Triple Crown winner: Omaha
Twelve horses have won the American Triple Crown – composed of the Kentucky Derby, Preakness, and Belmont Stakes – which was patterned after the English Triple Crown that dates to 1809. When Sir Barton won the three races in 1919, it was not considered a Triple Crown feat. The three races were not acknowledged as being tied together as the Triple Crown until the 1930s. The Thoroughbred Racing Associations commissioned Cartier to craft a Triple Crown trophy – with three sides representing the three jewels – in 1950, and the trophy retroactively was awarded to the eight previous winners of the three races. In 1973, Secretariat was the first horse to be awarded the trophy after he accomplished the sweep.
Omaha - 1935

Ch. c., 1932, by Gallant Fox—Flambino, by Wrack
Owner-breeder: Belair Stud (Ky.)
Trainer: James Fitzsimmons
Jockey: Willie Saunders
Race record: 22 starts ages 2-4, 9 wins, 7 seconds, 2 thirds, $154,755.

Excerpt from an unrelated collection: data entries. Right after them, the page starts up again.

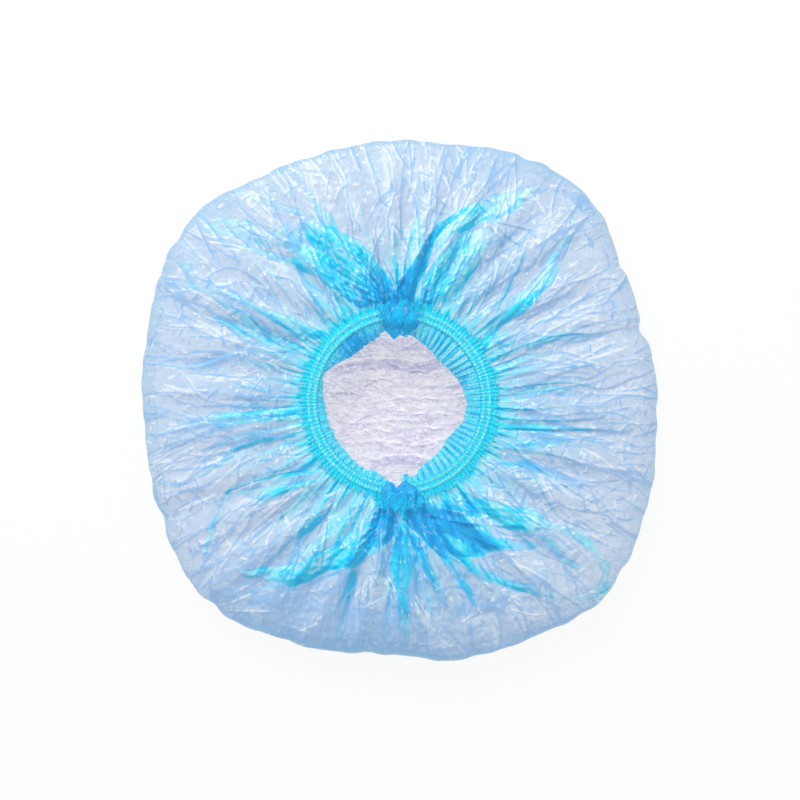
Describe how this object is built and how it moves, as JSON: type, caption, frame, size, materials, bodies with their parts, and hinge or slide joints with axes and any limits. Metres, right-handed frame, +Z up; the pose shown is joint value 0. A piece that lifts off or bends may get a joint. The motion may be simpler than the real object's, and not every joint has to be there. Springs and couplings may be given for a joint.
{
  "type": "disposable shower cap",
  "caption": "Thin tinted film shower cap lying flat with its gathered elastic mouth up: crown film, pleated side films, cased double elastic, frill and end seals.",
  "frame": {"origin": "middle of the cap's outline, on the surface that it lies on", "axes": "+Z up, out of the mouth; +Y to the front end seal; +X to the right side of the mouth"},
  "size_m": [0.2796, 0.2812, 0.0336],
  "materials": {
    "crown_film": "clear thin polyethylene film with a lilac cast and fine wrinkles",
    "side_film": "clear pale blue thin polyethylene film, crinkled and pleated",
    "elastic_casing": "cyan film hem, finely gathered over the elastic",
    "elastic": "pale cyan elastic strand seen through the film",
    "frill": "cyan film ruffle with a cut edge",
    "end_seal": "dense blue bunched and welded film"
  },
  "bodies": {
    "cap_body": {"crown_film": "crown_film", "left_edge_fold": "side_film", "right_edge_fold": "side_film", "left_side_film": "side_film", "right_side_film": "side_film", "front_end_seal": "end_seal", "back_end_seal": "end_seal"},
    "left_mouth": {"left_elastic_casing": "elastic_casing", "left_outer_elastic": "elastic", "left_inner_elastic": "elastic", "left_frill": "frill"},
    "right_mouth": {"right_elastic_casing": "elastic_casing", "right_outer_elastic": "elastic", "right_inner_elastic": "elastic", "right_frill": "frill"}
  },
  "joints": [
    {"name": "left_stretch", "type": "slide", "parent": "cap_body", "child": "left_mouth", "axis": [-1, 0, 0], "range_m": [0, 0.045], "stiffness_N_per_m": 25, "deforming": ["left_side_film"]},
    {"name": "right_stretch", "type": "slide", "parent": "cap_body", "child": "right_mouth", "axis": [1, 0, 0], "range_m": [0, 0.045], "stiffness_N_per_m": 25, "deforming": ["right_side_film"]}
  ],
  "couplings": [
    {"joint": "right_stretch", "follows": "left_stretch", "ratio": 1}
  ]
}
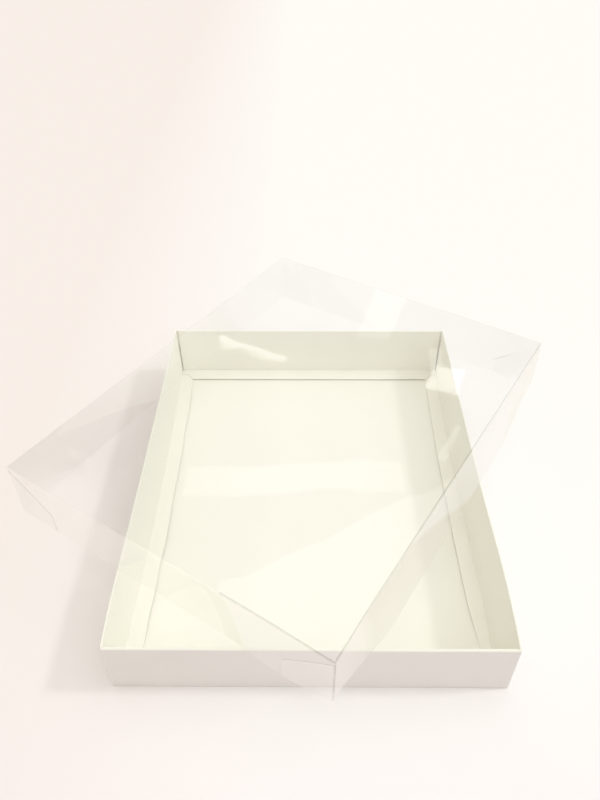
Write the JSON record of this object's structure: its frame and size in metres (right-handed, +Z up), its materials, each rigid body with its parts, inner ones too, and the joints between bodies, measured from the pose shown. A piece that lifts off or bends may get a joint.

At 2: 2nd, Champagne, Junior Champion, Sanford.
At 3: Won Kentucky Derby, Preakness, Belmont, Dwyer, Arlington Classic.
At 4: Won Victor Wild S. (GB), Queen’s Plate (GB), 2nd Princess of Wales’s (GB), Ascot Gold Cup (GB).
Omaha was in the first crop sired by the 1930 Triple Crown winner, Gallant Fox. Like his sire, Omaha was bred and raced by Belair Stud and trained by “Sunny Jim” Fitzsimmons. Omaha won the Derby over Roman Soldier and won the Preakness a week later over Firethorn. He then lost the Withers but rebounded to win the Belmont.
At 4, owner William Woodward sent him to England in quest of the Ascot Gold Cup. He was defeated by inches by the filly Quashed. He started four times in England, winning his first two starts – the Victor Wild Stakes and Queen’s Plate – and finishing second in the other two. Shortly after his return to the U.S., the colt suffered a recurrence of an old affliction, and he was retired to stud.
Omaha was a failure as a sire, and in 1943, Claiborne sent him to a farm in New York. He moved to a farm in Nebraska in 1950, and he died in 1959 and was buried at Ak-Sar-Ben racetrack in Omaha.